The Implications for Abortion Procedure

Fetal pain is obviously an important issue for those carrying out fetal operations and other invasive practices, but it is also of interest for those involved in abortion procedure and for those motivated to restrict the current abortion legislation. The broadly accepted conclusion that recorded responses to noxious stimulation prior to 26 weeks gestation are reflex responses, not dependent on conscious appreciation, is important as it eliminates much of the generated concern regarding abortion. In 1994 just 94 abortions, out of more than 160,000 carried out in the UK, were later than 24 weeks (37). If it is accepted that consciousness is essential to the pain experience, and that consciousness is contingent upon psychological development, it would follow that even after 24 weeks gestation it would be more appropriate to describe fetal reaction to stimuli as reflex responses than as pain.

Guidelines on the termination of pregnancy for fetal abnormality issued by the UK Royal College of Obstetricians and Gynaecologists (RCOG) draws on the work of Fitzgerald (1995) which suggests strongly that the immaturity of the fetal nervous system prevents conscious awareness of pain before 26 weeks gestation. The document argues that ‘it follows that up to this gestation the method of abortion should be selected to minimise the physical and emotional trauma to the woman’ (38).

Regardless of one’s own views on whether late term induced abortions may cause pain to the fetus, the issue warrants special attention because almost all late terminations are of wanted pregnancies where the putative parents may be emotionally vulnerable.
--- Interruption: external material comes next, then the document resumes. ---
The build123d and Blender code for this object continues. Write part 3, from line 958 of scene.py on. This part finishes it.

Often, during counselling, they express concern about what the fetus may ‘feel’ during an abortion. In these circumstances it is common for the putative parents to think of the fetus as a ‘baby’ and to attribute to it the qualities that they anticipated their child would have were it to be born. In such cases good sympathetic clinical practice would require steps to be taken to reduce the concerns of the woman.
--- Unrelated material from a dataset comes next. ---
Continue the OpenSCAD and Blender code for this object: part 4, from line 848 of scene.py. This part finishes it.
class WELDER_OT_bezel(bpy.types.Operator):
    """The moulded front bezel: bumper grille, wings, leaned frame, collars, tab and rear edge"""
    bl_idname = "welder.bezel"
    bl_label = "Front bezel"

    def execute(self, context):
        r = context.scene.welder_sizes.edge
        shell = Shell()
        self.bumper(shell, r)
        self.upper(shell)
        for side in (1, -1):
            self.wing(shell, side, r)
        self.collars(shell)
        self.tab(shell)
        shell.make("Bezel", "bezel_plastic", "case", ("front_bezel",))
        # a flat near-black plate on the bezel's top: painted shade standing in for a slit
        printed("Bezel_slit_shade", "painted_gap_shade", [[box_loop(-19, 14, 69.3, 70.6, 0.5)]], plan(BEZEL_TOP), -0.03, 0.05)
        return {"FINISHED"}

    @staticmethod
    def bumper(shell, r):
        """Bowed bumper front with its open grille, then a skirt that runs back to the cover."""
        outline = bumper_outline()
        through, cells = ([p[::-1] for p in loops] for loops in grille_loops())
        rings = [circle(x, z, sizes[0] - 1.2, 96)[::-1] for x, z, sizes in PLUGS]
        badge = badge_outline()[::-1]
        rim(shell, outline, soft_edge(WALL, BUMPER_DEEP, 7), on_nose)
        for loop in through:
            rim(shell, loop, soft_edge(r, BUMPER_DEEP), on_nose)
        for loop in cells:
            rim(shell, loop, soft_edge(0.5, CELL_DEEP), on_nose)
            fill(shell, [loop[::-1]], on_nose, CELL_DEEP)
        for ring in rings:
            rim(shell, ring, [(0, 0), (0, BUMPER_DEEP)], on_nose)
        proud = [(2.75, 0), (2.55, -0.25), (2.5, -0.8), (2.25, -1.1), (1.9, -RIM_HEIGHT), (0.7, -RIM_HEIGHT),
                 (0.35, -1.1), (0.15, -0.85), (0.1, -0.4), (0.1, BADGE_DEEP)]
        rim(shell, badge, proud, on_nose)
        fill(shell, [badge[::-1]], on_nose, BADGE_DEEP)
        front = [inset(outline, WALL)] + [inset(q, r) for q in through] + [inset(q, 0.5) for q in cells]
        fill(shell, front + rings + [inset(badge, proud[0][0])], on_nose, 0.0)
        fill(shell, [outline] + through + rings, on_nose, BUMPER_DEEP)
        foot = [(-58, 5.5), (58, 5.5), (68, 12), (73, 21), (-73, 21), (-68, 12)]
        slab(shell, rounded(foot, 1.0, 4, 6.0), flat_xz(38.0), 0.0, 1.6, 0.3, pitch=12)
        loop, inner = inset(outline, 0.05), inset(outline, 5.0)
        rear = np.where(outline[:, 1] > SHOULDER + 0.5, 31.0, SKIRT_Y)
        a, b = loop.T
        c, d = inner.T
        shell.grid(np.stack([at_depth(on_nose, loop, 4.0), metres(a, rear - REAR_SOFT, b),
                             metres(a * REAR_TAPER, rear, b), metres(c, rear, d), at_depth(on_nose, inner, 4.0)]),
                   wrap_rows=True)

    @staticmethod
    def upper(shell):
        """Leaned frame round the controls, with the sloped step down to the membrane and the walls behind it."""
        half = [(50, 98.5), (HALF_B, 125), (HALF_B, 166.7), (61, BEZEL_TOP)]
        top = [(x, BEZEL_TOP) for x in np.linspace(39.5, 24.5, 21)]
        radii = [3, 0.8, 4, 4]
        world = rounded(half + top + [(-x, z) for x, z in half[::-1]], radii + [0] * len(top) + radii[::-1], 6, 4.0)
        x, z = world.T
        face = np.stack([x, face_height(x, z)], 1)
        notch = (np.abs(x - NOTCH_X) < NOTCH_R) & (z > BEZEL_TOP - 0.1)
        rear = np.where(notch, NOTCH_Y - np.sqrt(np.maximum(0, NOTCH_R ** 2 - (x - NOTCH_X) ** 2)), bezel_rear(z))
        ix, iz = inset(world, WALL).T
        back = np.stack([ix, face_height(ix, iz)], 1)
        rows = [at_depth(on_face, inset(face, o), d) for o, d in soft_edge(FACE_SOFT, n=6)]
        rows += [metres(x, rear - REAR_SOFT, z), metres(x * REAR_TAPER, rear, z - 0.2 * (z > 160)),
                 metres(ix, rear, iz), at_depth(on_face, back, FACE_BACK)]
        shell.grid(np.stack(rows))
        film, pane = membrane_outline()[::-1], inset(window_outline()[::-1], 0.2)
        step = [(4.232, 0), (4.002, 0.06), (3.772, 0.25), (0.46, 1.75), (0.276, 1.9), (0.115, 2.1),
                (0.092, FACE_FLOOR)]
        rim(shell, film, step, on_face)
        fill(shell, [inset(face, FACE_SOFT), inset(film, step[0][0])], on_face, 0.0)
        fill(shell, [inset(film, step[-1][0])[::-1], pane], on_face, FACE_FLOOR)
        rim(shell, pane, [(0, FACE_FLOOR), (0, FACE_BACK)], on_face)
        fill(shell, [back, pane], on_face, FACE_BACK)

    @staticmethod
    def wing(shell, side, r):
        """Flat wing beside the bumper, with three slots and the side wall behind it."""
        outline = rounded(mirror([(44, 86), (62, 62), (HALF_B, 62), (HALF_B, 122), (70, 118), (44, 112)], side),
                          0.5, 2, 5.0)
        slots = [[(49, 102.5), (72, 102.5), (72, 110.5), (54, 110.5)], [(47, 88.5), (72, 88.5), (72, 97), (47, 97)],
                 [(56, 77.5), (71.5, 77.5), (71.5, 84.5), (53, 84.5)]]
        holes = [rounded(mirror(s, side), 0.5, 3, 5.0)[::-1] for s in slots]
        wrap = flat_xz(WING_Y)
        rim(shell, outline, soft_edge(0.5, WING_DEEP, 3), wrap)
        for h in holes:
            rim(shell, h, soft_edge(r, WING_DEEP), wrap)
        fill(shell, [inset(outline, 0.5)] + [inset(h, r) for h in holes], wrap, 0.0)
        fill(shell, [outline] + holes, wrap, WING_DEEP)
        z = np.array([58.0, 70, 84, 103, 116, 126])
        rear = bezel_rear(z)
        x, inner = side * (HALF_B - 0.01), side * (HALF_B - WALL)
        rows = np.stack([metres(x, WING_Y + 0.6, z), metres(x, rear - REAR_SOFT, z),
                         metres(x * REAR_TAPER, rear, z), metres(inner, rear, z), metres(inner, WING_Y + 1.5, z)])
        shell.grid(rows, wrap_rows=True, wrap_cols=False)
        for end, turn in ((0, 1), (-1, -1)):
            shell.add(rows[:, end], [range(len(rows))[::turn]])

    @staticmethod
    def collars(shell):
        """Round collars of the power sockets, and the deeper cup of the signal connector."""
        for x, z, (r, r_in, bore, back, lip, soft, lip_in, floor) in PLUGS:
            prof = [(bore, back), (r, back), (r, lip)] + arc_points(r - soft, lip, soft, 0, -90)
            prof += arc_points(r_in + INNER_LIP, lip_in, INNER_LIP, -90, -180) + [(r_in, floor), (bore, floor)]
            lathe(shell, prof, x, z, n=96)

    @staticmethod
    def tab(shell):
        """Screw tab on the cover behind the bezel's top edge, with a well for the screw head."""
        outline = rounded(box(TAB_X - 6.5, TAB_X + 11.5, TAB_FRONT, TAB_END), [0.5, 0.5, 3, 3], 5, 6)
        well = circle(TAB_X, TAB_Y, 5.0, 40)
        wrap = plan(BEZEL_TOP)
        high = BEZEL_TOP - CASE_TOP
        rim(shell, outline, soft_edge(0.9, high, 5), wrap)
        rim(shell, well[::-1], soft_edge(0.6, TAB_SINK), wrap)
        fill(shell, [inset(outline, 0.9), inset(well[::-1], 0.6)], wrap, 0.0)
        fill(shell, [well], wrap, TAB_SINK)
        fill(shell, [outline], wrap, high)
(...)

In the UK, the RCOG recommends that measures to stop the fetal heart should be taken in all terminations after 21 weeks gestation. This is to ensure that there is no possibility of the abortion resulting in a live birth. After 26 weeks the guidelines suggest that it is not possible to know the extent to which the fetus is aware and so after this gestation it is suggested that ‘methods used during abortion to stop the fetal heart should be swift and involve a minimum of injury to fetal tissue.’ Even if the fetus is not aware, as we suggest, these guidelines would be appropriate to avoid unnecessary distress to the woman.
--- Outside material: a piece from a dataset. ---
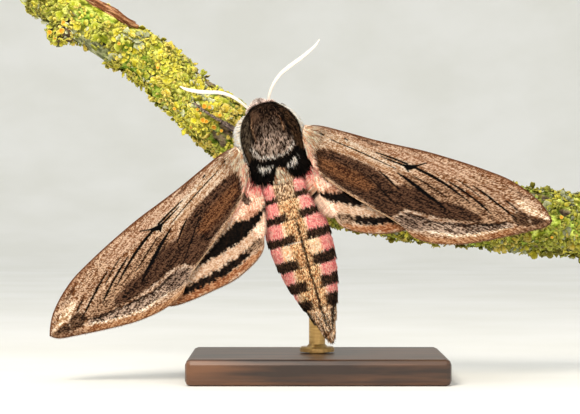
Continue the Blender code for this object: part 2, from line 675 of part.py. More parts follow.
def main():
    clear_scene()
    group = bpy.data.collections.new("privet_hawk_moth")
    bpy.context.scene.collection.children.link(group)
    branch = make_perch(finish("bark", "A79A45", 0.95), group)
    make_stand(branch, finish("dark_wood", "3B2A20", 0.45), finish("brass", "B08D57", 0.3, 1.0), group)
    make_moth(group)


main()
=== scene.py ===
import math

import bpy
import numpy as np
from mathutils import Matrix, Vector, kdtree


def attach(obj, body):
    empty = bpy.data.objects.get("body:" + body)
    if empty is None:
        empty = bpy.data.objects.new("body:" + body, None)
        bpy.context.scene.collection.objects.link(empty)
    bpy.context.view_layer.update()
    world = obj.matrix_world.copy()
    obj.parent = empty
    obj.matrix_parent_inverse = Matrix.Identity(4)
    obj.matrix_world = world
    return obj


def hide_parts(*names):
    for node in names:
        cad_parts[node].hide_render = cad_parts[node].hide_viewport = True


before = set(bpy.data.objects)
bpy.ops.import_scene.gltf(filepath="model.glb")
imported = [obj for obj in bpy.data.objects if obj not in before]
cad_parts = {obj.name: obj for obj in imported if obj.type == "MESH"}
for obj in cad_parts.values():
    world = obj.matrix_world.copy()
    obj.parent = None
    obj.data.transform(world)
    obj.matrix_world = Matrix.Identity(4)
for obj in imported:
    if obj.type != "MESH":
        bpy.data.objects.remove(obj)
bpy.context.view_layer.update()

# A privet hawk moth at rest on a lichened branch. All sizes are in millimetres until a mesh is made.
# The moth is laid out in its own frame: x to its right, y towards its head, z out of its back.
mm = 0.001
mothAt = (-9.0, -12.8, 47.7)
bodyLeanDeg = 14.0


def linear(hexValue):  # sRGB hex to linear
    parts = np.array([int(hexValue[i:i + 2], 16) for i in (0, 2, 4)]) / 255
    return np.where(parts <= 0.04045, parts / 12.92, ((parts + 0.055) / 1.055) ** 2.4)


def ramp(value, low, high):  # 0 below low, 1 above high, smooth between
    share = np.clip((value - low) / (high - low), 0, 1)
    return share * share * (3 - 2 * share)


def mixed(under, over, share):  # colours in rows of three; a hex value stands for one colour
    under, over = (linear(tone) if isinstance(tone, str) else tone for tone in (under, over))
    share = np.clip(share, 0, 1)[..., None]
    return under * (1 - share) + over * share


def toned(share, dark, middle, light):  # the three tones of one surface
    return mixed(mixed(dark, middle, share * 2), light, share * 2 - 1)


def grain(seed, *axes):  # smooth noise from 0 to 1, each axis already divided by a grain's size
    table = np.random.default_rng(seed).random(8192)
    cells = [np.floor(axis).astype(np.int64) for axis in axes]
    parts = [axis - cell for axis, cell in zip(axes, cells)]
    parts = [part * part * (3 - 2 * part) for part in parts]
    total = 0.0
    for corner in range(2 ** len(axes)):
        key, share = 0, 1.0
        for k, (cell, part) in enumerate(zip(cells, parts)):
            step = corner >> k & 1
            key = key ^ (cell + step) * (73856093, 19349663, 83492791)[k]
            share = share * (part if step else 1 - part)
        total = total + table[key % 8192] * share
    return total


def nearest(x, y, ax, ay, bx, by):  # distance to one stretch of line, and how far along it
    dx, dy = bx - ax, by - ay
    share = np.clip(((x - ax) * dx + (y - ay) * dy) / (dx * dx + dy * dy), 0, 1)
    return np.hypot(x - ax - dx * share, y - ay - dy * share), share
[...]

The paramount interests of the woman in abortion procedures is an important principle. Arguments that with viability the fetus becomes a patient and the doctors’ responsibilities towards the woman need to be balanced against those of the fetal patient remain controversial (39)(40). The view that the pregnant woman is the patient while the fetus is cared for on behalf of the woman endures among many clinicians and is in my view the ethical stance (41)(42).

Concern about fetal suffering is raised by those who oppose abortion in principle as a reason to restrict some methods of abortion. In both the US and the UK legislative changes have been proposed which would outlaw a late abortion procedure known by gynaecologists as intact dilation and evacuation and by opponents of abortion as ‘partial-birth abortion’. In both countries the method was defended by the medical establishment on the grounds that there may be circumstances when such practice was in the interests of the woman. It was for this reason that President Clinton exercised his right of presidential veto in respect of the Partial Birth Abortion Ban Bill of 1995 (H.R. 1833/S 939) which had been approved by Congress. Clinton correctly stated that: ‘By refusing to permit women in reliance on their doctors’ best medical judgement, to use this procedure when their lives are threatened or when their health is put in serious jeopardy, Congress has fashioned a Bill that is neither consistent with the Constitution nor with sound public policy’ (43).